Jon Robin (Robert de Niro) dans « Hi, Mom! »
Jon Rubin n’est pas vraiment un individu à proprement parler ; il est avant tout le reflet de plusieurs aspects de l’Amérique : une Amérique cynique, voyeuse et manipulatrice dans la première partie du film, une Amérique révoltée, violente et finalement démente dans la seconde. Une Amérique sacrifiée également, puisque Rubin revient du Vietnam. C’est donc un miroir sur lequel se projettent les malaises d’un pays et d’une époque ; sa propre personnalité et son ressenti n’affleurent jamais dans le film. La plupart des autres personnages ont d’ailleurs plus ou moins la même fonction symbolique – Brian de Palma cherchant davantage à démontrer quelque chose qu’à raconter une histoire, il ne laisse volontairement aucune place à la psychologie dans un film qui est principalement un exercice cinématographique au service d’un discours politique très engagé, doublé d’une réflexion sur la télévision, et plus généralement le pouvoir de l’image.
Tour à tour drôle et plus dérangeant (la scène autour de Be Black Baby, qui place le spectateur dans une position de voyeur, est assez pesante), toujours expérimental sur le plan de la réalisation et du découpage, Hi, Mom! est une œuvre de jeunesse pleine d'énergie et de conviction.
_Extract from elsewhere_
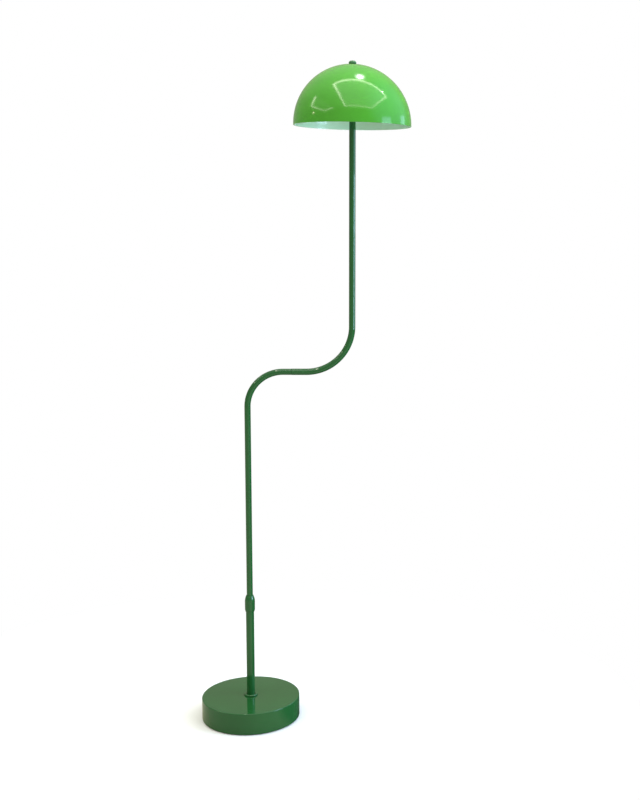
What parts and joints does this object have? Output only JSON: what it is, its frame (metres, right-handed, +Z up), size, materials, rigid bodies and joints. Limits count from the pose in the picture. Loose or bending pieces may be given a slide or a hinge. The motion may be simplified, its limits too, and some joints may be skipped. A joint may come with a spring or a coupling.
{
  "type": "adjustable arm floor lamp",
  "caption": "Floor lamp with a weighted drum foot, a telescopic stem, a swivelling stepped arm and a glossy dome shade facing down.",
  "frame": {"origin": "centre of the felt under the foot, on the floor", "axes": "+Z up along the stem; the arm steps sideways along +X; the cable inlet is at the back, +Y"},
  "size_m": [0.509, 0.276, 1.6004],
  "materials": {
    "green_enamel": "high gloss enamel",
    "felt": "pressed felt",
    "galvanised_steel": "zinc plated",
    "cast_iron": "as cast, lacquered",
    "brass": "machined",
    "white_nylon": "natural nylon",
    "black_rubber": "moulded",
    "lead_sheath": "PVC sheath",
    "holder_white": "moulded",
    "ceramic": "glazed",
    "opal_glass": "opal",
    "bulb_metal": "rolled",
    "harp_steel": "nickel plated",
    "shade_green": "polished acrylic",
    "shade_white": "white acrylic inner layer"
  },
  "bodies": {
    "base": {"base_felt": "felt", "base_plate": "galvanised_steel", "plate_screws": "galvanised_steel", "base_weight": "cast_iron", "base_cover": "green_enamel", "cable_grommet": "black_rubber", "terminal_block": "white_nylon", "cord_clamp": "white_nylon", "clamp_screws": "galvanised_steel", "foot_ring": "green_enamel", "stem_rod": "galvanised_steel", "stem_washer": "galvanised_steel", "stem_nut": "galvanised_steel", "stem_plug": "galvanised_steel", "stem_tube": "green_enamel", "clamp_bush": "brass", "collet": "white_nylon", "base_lead": "lead_sheath"},
    "collar": {"collar_nut": "green_enamel"},
    "guide": {"guide_bush": "white_nylon"},
    "lower_arm": {"lower_arm_tube": "green_enamel", "retaining_clips": "galvanised_steel", "lower_plug": "galvanised_steel", "pivot_nipple": "galvanised_steel", "swivel_washer": "white_nylon", "stop_pin": "galvanised_steel", "pivot_washer": "galvanised_steel", "pivot_nut": "galvanised_steel", "lower_lead": "lead_sheath"},
    "upper_arm": {"upper_plug": "galvanised_steel", "upper_lead": "lead_sheath", "upper_arm_tube": "green_enamel", "top_plug": "galvanised_steel", "holder_nipple": "galvanised_steel", "harp_saddle": "harp_steel", "lampholder_cap": "holder_white", "lampholder_shell": "holder_white", "contact_insert": "ceramic", "screw_sleeve": "brass", "centre_contact": "brass", "bulb_cap": "bulb_metal", "bulb_globe": "opal_glass", "harp": "harp_steel", "shade_seat": "harp_steel", "shade": "shade_green", "shade_lining": "shade_white", "knob_washer": "black_rubber", "finial_knob": "green_enamel"}
  },
  "joints": [
    {"name": "collar_turn", "type": "hinge", "parent": "base", "child": "collar", "pos_m": [0, 0, 0.298], "axis": [0, 0, 1], "range_deg": [0, 180]},
    {"name": "height_slide", "type": "slide", "parent": "base", "child": "guide", "axis": [0, 0, 1], "range_m": [0, 0.135]},
    {"name": "arm_swivel", "type": "hinge", "parent": "guide", "child": "lower_arm", "pos_m": [0, 0, 0.3], "axis": [0, 0, 1], "range_deg": [-170, 170]},
    {"name": "arm_tilt", "type": "hinge", "parent": "lower_arm", "child": "upper_arm", "pos_m": [0.105, 0, 0.87], "axis": [1, 0, 0], "range_deg": [-90, 90]}
  ]
}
Un collage d'influences, d'idées et de thématiques, un brûlot cinématographique audacieux, visionnaire mais aussi limité, qui vaut surtout comme témoin d'une époque et de l'émergence d'un réalisateur qui n'allait pas tarder à marquer l'histoire du cinéma.
2 commentaires
Cineaste très inegal. Le dernier bon étant a mon gout Carlito’s Way avec Al Pacino. Le Dalhia Noir est raté, et Dressed To Kill et Blow out complete la trilogie. Chapeau pour Phase IV! il fallait oser le ressortir. Et quel final!
Drôle et théorique témoin de son temps – l’accéléré de l’extrait fait penser à la bande-annonce de « Femme fatale ». L’effacement, modéré, du personnage renvoie à Godard, influence majeure du De Palma de cette époque. On peut aussi le lire comme un exercice d’entraînement avant la bombe « Redacted ».